There would be only one more winning season in Chicago, and in 1987, weary of a front-office feud with ownership, Mr. Green resigned.

In 1989, Steinbrenner, attracted in part by Mr. Green's commanding reputation as a disciplinarian, surprised baseball by hiring him to manage the Yankees.

"I'm sick of watching superior Yankee teams throw away pennants because they lack discipline," Steinbrenner said. "Dallas is tough. He's outspoken. He won't back away from anyone, including me."

But in August, with his big-salaried team nine games under .500, Steinbrenner fired him. Mr. Green would resurface in New York four years later as Mets manager.

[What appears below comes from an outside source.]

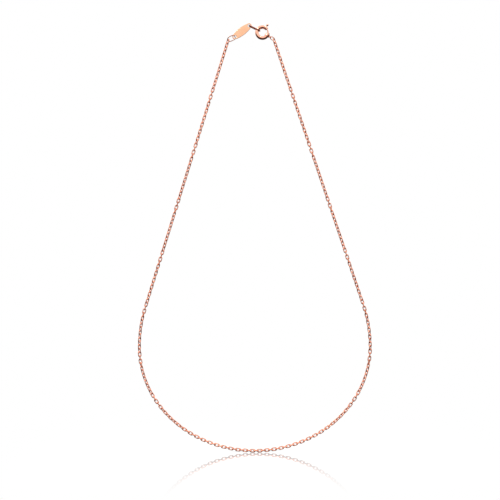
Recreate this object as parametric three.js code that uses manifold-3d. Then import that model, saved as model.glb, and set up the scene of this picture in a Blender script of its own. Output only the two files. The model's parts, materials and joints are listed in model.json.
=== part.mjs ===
// A fine cable-chain necklace, closed by a spring-ring clasp. Millimetres, +Z up.
// The closed loop hangs in the plane Y = 0 and faces -Y. The origin is at the top of the loop, on its
// line of symmetry, level with the middle of the clasp ring. The chain is one row of interlocked links,
// counted from the left end. Every stretch between two folds is one run: a plain rod as thick as a link
// is wide. The links on both sides of each fold are whole, so that they turn in each other: the one above
// stands square to the loop's plane, and the one below lies flat in it.
import * as THREE from 'three';
import { mergeVertices } from 'three/addons/utils/BufferGeometryUtils.js';
import Module from 'manifold-3d';

const wasm = await Module();
wasm.setup();

const degrees = THREE.MathUtils.degToRad;

// ---- Driving dimensions ----

// The loop: straight from each shoulder to a side arc, then half an ellipse round the bottom.
const SHOULDER = new THREE.Vector2(9.85, -3); // the right chain end
const LOOP_HALF_WIDTH = 50;
const LOOP_WIDEST_Z = -136;
const SIDE_ARC_RADIUS = 57.5;
const BOTTOM_DROP = 45; // from the widest level to the bottom

// The chain: round-wire cable links.
const LINK_COUNT = 273;
const LINK = { wire: 0.42, width: 1.54, play: 0.16 };
const FLAT = 0; // rolls of a link about its own length
const SQUARE = degrees(90);
const LEANING = degrees(-45); // the first and the last link, which hang in the end rings
const LINKS_BETWEEN_FOLDS = [16, 16, 16, 15, 15, 14, 12]; // on each side, from the shoulder down
const RUN_GAP = 0.3; // from a run's end to the whole link beside it
const RUN_SIDES = 8;
const RUN_STEP = 4; // length of one step of a run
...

The Mets never contended in his four seasons there, and in August 1996, a week after he'd told reporters young pitchers Paul Wilson and Jason Isringhausen didn't belong in the majors, he was fired again.

At 62, Mr. Green saw his career in uniform come to an end. But in 1998, Phillies GM Ed Wade brought him back to Philadelphia as a special adviser, a position he held until his death.

"I can still remember when we sat down and talked that day," Wade told the Wilmington News-Journal in 2015. "All he said was, 'I just want to help.' Here he is just living his experience. The whole organization is better because of it."

Mr. Green was added to the Phillies Wall of Fame in 2006. Two years earlier, the local Baseball Writers Association of American established the Dallas Green Special Achievement Award for "meritorious service" by a player or member of the organization.

He is survived by his wife of 59 years; four children, Dana Ressler, John, Kim, and Douglas; and five grandchildren.

Mr. Green's funeral service will be private.

"Dallas was what Philly is all about: toughness, honesty, and fairness," said Bowa, a longtime Phillies coach. "Without Dallas, the Phillies would not have won the World Series in 1980. I wish all of our current players would have had the opportunity to meet Dallas. He was a huge impact on my career as a player, manager, and coach. He will truly be missed."